OOOwwwww – made it by 33 minutes…..you guys can have 24 hours for this one. Michel – I’ll get to your answer soon I promise……so far looking good – keep it up!!
The flow chart shows a series of steps involved in the production of ethyl benzoate
Glucose …………mixture containing ethanol…….pure ethanol……..ethyl butanoate
Describe the chemistry and procedure involved in each of these steps, using diagrams where appropriate…
7 MARKS………don’t worry about trying to show me diagrams etc….although you can e-mail this if you like….
quick question….are we looking for ethyl benzoate, or butanoate?… i’ll just assume butanoate as its more conventional…
The flow chart shows a series of steps involved in the production of ethyl benzoate
Glucose …………mixture containing ethanol…….pure ethanol……..ethyl butanoate
Describe the chemistry and procedure involved in each of these steps, using diagrams where appropriate…
There’s so much to do!!!! No wonder its 7marks….ok here we go.
The first step, to produce an ethanol mixture from glucose involves the fermentation of glucose, using a catalyst of yeast. The glucose is first dissolved in water to form a solution, and then yeast is added for fermentation, with the conditions of 37°C, absence of oxygen, and maybe some nutrients to help the yeast do its work. The following occurs:
C6H12O6(aq) –> C2H5OH(aq) + CO2(g)
– basically the yeast helps to break down glucose to ethanol and cabon dioxide.
However because the glucose was in a solution, there is still the presence of water, and ethanol will dissolve fully in water (strong hydorgen bonding). To extract pure ethanol distillation must be undertaken, and this is based on the fact that ethanol and water have different boiling points.
(I would draw a diagram here…but I can’t)
To produce ethyl butanoate, esterfication is used. Ethanol and butanoic acid are mixed together, with a little conc. sulfuric acid as a catalyst. The mixture is then refluxed; heated with a bunsen burner, and condensed simultaneously with a condensation jacket surrounding it. This allows the mixture to be heated, in order to increase the rate of reaction, but also prevents the loss of volatile products and reactants.

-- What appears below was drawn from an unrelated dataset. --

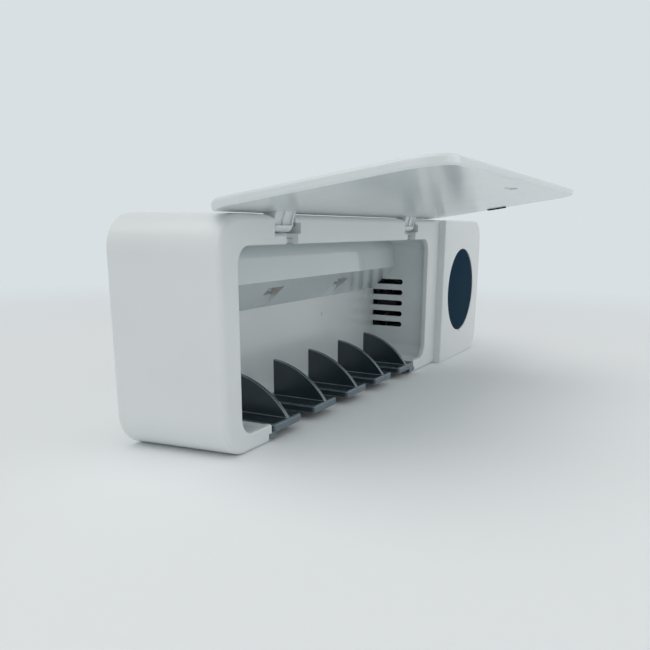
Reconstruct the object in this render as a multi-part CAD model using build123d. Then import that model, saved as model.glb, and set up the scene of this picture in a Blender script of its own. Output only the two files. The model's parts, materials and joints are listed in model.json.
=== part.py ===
"""Wall or table toothbrush sanitizer box.

A long rounded white housing with a brush compartment on its left, a dark comb rack
that hangs the brushes by their necks, a glossy lamp housing with two ultraviolet
lamps, a drying fan behind a slotted partition, and on its right a raised control
module with one large round push button. A flap door on two hinge arms covers the
compartment; it is modelled open, as it stands at rest.

Frame: millimetres, +X along the box towards the control module, +Y towards the wall,
+Z up. The origin is the centre of the rear face, which goes against the wall.
"""
from build123d import *
import math
import os

os.makedirs("parts", exist_ok=True)

# Overall box
length = 288.8
height = 84.0
depth = 44.5
corner_radius = 13.0
front_edge_radius = 2.2
end_taper = 4.5
rear_edge_bevel = 0.6
wall = 2.2
front_wall = 2.4

# Running gaps and seats
seat_gap = 0.15
loose_gap = 0.3
pin_gap = 0.05

# Control module at the right end of the box
module_width = 72.2
module_proud = 4.1
module_edge_radius = 1.0
module_front_wall = 2.2
module_step_wall = 2.0
module_step_round = 0.8
skirt_thickness = 1.2
skirt_length = 3.0

# Round push button
button_from_right = 37.6
button_below_middle = 0.15
button_radius = 25.0
button_hole_gap = 0.3
button_recess = 0.2
button_edge_bevel = 0.4
button_face_thickness = 1.8
button_skirt_thickness = 1.4
button_flange_width = 1.6
button_flange_thickness = 1.0
button_travel = 0.6
button_post_radius = 2.6
button_rib_thickness = 1.2
pry_notch_radius = 1.1
pry_notch_depth = 1.2

# Window of the brush compartment, by its margins to the left end, the control
# module, the underside and the top
window_left_margin = 15.0
window_right_margin = 16.6
window_bottom = 6.9
window_top_margin = 10.7
window_radius = 6.6
window_edge_radius = 0.7

# Compartment liner, by its room beyond the window's edges and behind its back wall
liner_wall = 1.5
liner_left_room = 3.1
liner_right_room = 3.7
liner_top_room = 0.5
liner_floor_drop = 0.1
liner_rear_room = 8.7
liner_radius = 6.0
dimple_radius = 1.0
dimple_depth = 0.3
dimple_right_of_middle = 31.4
dimple_above_base = 35.5

# Vent slots in the partition, level with the fan
slot_count = 5
slot_pitch = 6.22
slot_height = 3.0
slot_length = 19.3

# Lamp housing along the top rear of the compartment
lamp_reach = 14.2
lamp_foot_drop = 29.4
lamp_nose_drop = 16.4
lamp_brow_drop = 6.7
lamp_brow_setback = 1.0
lamp_crown_setback = 5.3
lamp_shell = 1.6
lamp_end_gap = 0.1
lamp_window_spacing = 64.1
lamp_window_shift = 3.9
lamp_window_width = 12.4
lamp_window_start = 5.0
lamp_window_end = 12.6
lamp_ramp_end = 17.2
lamp_recess_depth = 3.2
lamp_ramp_depth = 1.9
lamp_frame = 2.0
led_board_thickness = 1.2
led_board_gap = 0.2
led_size = 3.5
led_height = 1.0
led_lens_radius = 1.3
lamp_screw_spacing = 74.0
lamp_screw_drop = 11.8
lamp_screw_bore = 8.0

# Brush rack and the cut in the housing that it slides in
divider_count = 5
divider_pitch = 31.34
divider_offset = 0.8
divider_thickness = 1.8
divider_rear = 26.0
divider_top = 22.5
divider_tip = 0.1
divider_mid_y = 10.5
divider_mid_z = 16.9
finger_width = 20.9
finger_bottom = 3.2
finger_top = 6.6
finger_corner_radius = 1.6
finger_lip_bevel = 0.5
finger_under_bevel = 0.5
rack_right_of_middle = 0.5
rack_front = -0.6
rack_rear = 27.3
neck_gap_depth = 20.2
rack_side_gap = 1.2
runner_reach = 2.9
runner_root = 3.0
runner_bottom = 1.3
runner_top = 3.3
runner_front = 0.4
groove_side_gap = 0.3
rail_width = 4.6
rail_length = 28.4

# Flap door
door_thickness = 3.3
door_base_gap = 0.3
door_top_gap = 0.3
door_side_gap = 0.3
door_left_inset = 2.0
door_outer_radius = 1.3
door_inner_bevel = 0.5
door_relief = 2.4
door_open_angle = 98.9
grip_length = 14.0
grip_width = 3.0
grip_depth = 0.4
grip_from_edge = 9.0
magnet_length = 10.0
magnet_width = 3.6
magnet_thickness = 1.5
magnet_from_edge = 4.8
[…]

The reaction that occurs is:
C2H5OH + C4H9COOH –> (big long thing which I can’t draw here) + H2O
Lastly to obtain pure ethyl butanoate, a seperating funnel is used. The mixture is poured into the separating funnel along with water, which will form two immiscible layers, with the ester on top. The water acts to dissolve all the other substances (i.e. sulfuric acid, ethanol, butanoic acid) but leaves the ester, and so they can be separated. The tap at the bottom is opened to let out the other substances, and shut quickly to leave the ester remaining. This is done many times, to ensure greater purity.
– ok that was really brief…should i have expanded more to get the 7 marks
By the way, why doesn’t the ester dissolve in water? I wasn’t here when we did it….
Don’t take my word for this, but id guess its because theres a domincance of dispersion forces over dipole-dipole forces between the molecules.
yeah miss told me it was really big so the water molecules can’t break them apart (very very high dispersion forces), and also there isn’t any hydogen bonding…no OH left….
Hey miss…do esters have a higher or lower bp/mp than alkanoic acids and alkanols? I’m not sure because esters are much bigger, hence much stronger dispersion forces, but there isn’t any hydrogen bonding…
I have another question…sorry if im getting annoying…at least im doing my work!
For the ester prac, we tried to purify the ester by adding water and then separating with the separating funnel right? Then we added sodium hydrogen carbonate. By adding this we got rid of any sulfuric acid, but then we still have sodium ions in it. Did we just leave them in there? Would they affect the semll of the ester?